§ What the task asks
Read the material below and tally how many lines hold the word "from", giving the number and nothing else.

§ Provided information
--- BEGIN ---

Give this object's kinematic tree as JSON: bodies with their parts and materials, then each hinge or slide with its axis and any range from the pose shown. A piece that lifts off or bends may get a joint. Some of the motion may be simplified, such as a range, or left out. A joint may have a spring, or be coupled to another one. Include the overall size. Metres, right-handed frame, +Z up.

--- END ---
--- BEGIN ---

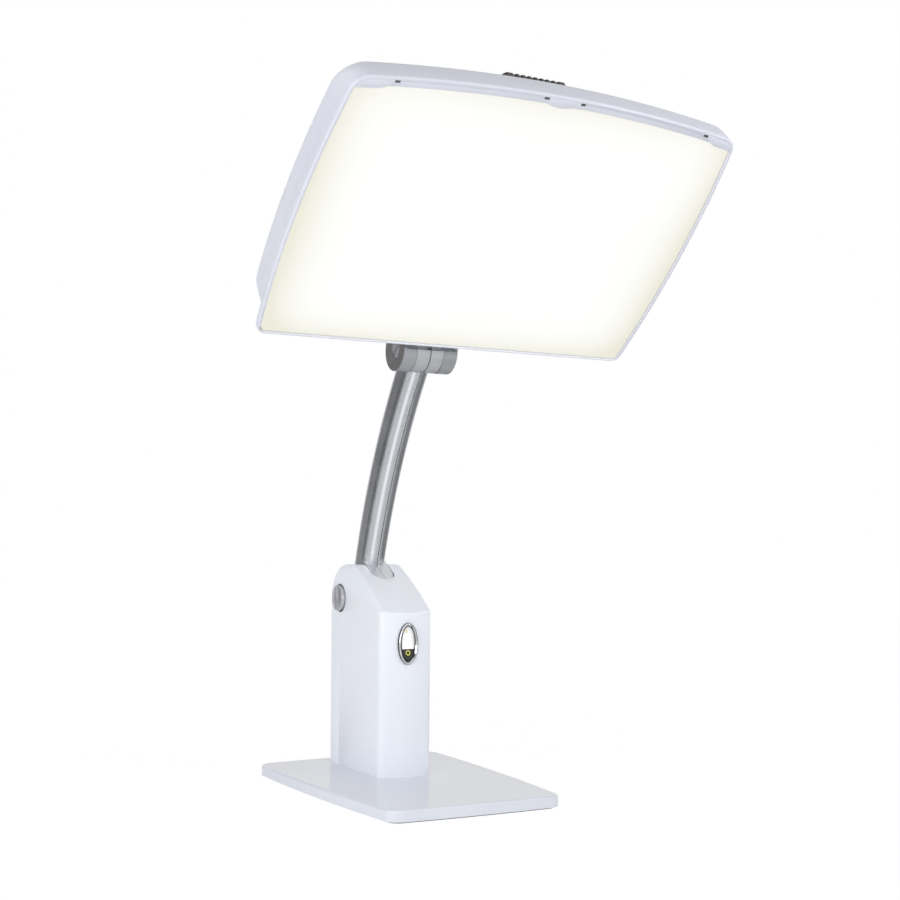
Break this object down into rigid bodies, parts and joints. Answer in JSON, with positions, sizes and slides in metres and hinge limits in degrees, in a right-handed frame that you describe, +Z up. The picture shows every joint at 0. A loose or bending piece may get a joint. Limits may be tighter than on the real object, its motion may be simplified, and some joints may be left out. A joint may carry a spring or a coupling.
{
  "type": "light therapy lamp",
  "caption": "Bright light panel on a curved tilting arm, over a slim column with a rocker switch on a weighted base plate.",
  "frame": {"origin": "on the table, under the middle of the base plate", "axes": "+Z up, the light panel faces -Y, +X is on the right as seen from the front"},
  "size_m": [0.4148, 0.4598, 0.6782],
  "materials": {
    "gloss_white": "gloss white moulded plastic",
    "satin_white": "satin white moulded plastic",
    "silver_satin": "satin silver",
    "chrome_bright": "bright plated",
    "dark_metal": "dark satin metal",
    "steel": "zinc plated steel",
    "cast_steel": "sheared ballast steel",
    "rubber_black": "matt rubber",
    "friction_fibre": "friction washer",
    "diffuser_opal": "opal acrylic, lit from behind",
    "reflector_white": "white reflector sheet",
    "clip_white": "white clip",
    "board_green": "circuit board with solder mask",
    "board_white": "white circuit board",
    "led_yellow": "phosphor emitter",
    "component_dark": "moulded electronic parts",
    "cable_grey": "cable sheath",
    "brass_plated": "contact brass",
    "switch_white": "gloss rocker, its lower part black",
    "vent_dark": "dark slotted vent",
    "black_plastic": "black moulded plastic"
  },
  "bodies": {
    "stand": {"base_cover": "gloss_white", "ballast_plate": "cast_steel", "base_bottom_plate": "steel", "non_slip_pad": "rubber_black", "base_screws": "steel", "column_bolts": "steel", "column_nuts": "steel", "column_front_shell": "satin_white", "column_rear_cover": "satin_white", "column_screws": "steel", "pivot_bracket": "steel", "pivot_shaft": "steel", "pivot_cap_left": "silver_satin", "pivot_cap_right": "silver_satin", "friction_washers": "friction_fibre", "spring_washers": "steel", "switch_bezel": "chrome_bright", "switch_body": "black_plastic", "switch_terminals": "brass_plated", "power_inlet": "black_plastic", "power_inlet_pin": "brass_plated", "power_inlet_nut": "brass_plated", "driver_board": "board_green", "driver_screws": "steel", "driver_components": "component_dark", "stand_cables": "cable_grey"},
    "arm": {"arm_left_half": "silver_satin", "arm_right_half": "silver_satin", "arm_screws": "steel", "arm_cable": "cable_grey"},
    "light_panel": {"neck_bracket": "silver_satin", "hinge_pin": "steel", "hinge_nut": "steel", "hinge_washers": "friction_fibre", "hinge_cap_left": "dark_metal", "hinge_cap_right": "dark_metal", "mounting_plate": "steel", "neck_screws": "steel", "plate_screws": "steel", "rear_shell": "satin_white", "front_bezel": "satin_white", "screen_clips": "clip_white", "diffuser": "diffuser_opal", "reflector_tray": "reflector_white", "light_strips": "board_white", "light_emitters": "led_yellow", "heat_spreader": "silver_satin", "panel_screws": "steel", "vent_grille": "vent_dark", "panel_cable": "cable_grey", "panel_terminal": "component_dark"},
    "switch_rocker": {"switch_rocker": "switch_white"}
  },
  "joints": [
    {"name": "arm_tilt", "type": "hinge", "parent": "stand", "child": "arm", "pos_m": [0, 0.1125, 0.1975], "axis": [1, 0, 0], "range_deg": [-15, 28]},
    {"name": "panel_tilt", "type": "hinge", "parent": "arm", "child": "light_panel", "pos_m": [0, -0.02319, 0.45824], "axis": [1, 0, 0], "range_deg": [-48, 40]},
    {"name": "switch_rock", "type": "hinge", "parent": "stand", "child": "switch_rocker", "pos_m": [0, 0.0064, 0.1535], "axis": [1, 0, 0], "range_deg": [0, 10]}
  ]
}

--- END ---
--- BEGIN ---

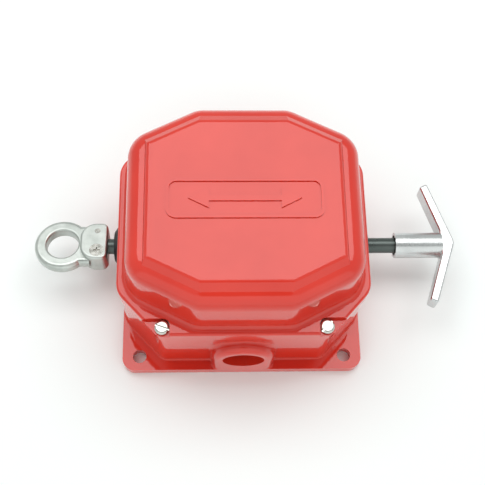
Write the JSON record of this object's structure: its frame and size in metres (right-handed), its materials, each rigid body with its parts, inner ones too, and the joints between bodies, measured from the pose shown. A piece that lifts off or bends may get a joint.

--- END ---

§ Solution to this task
4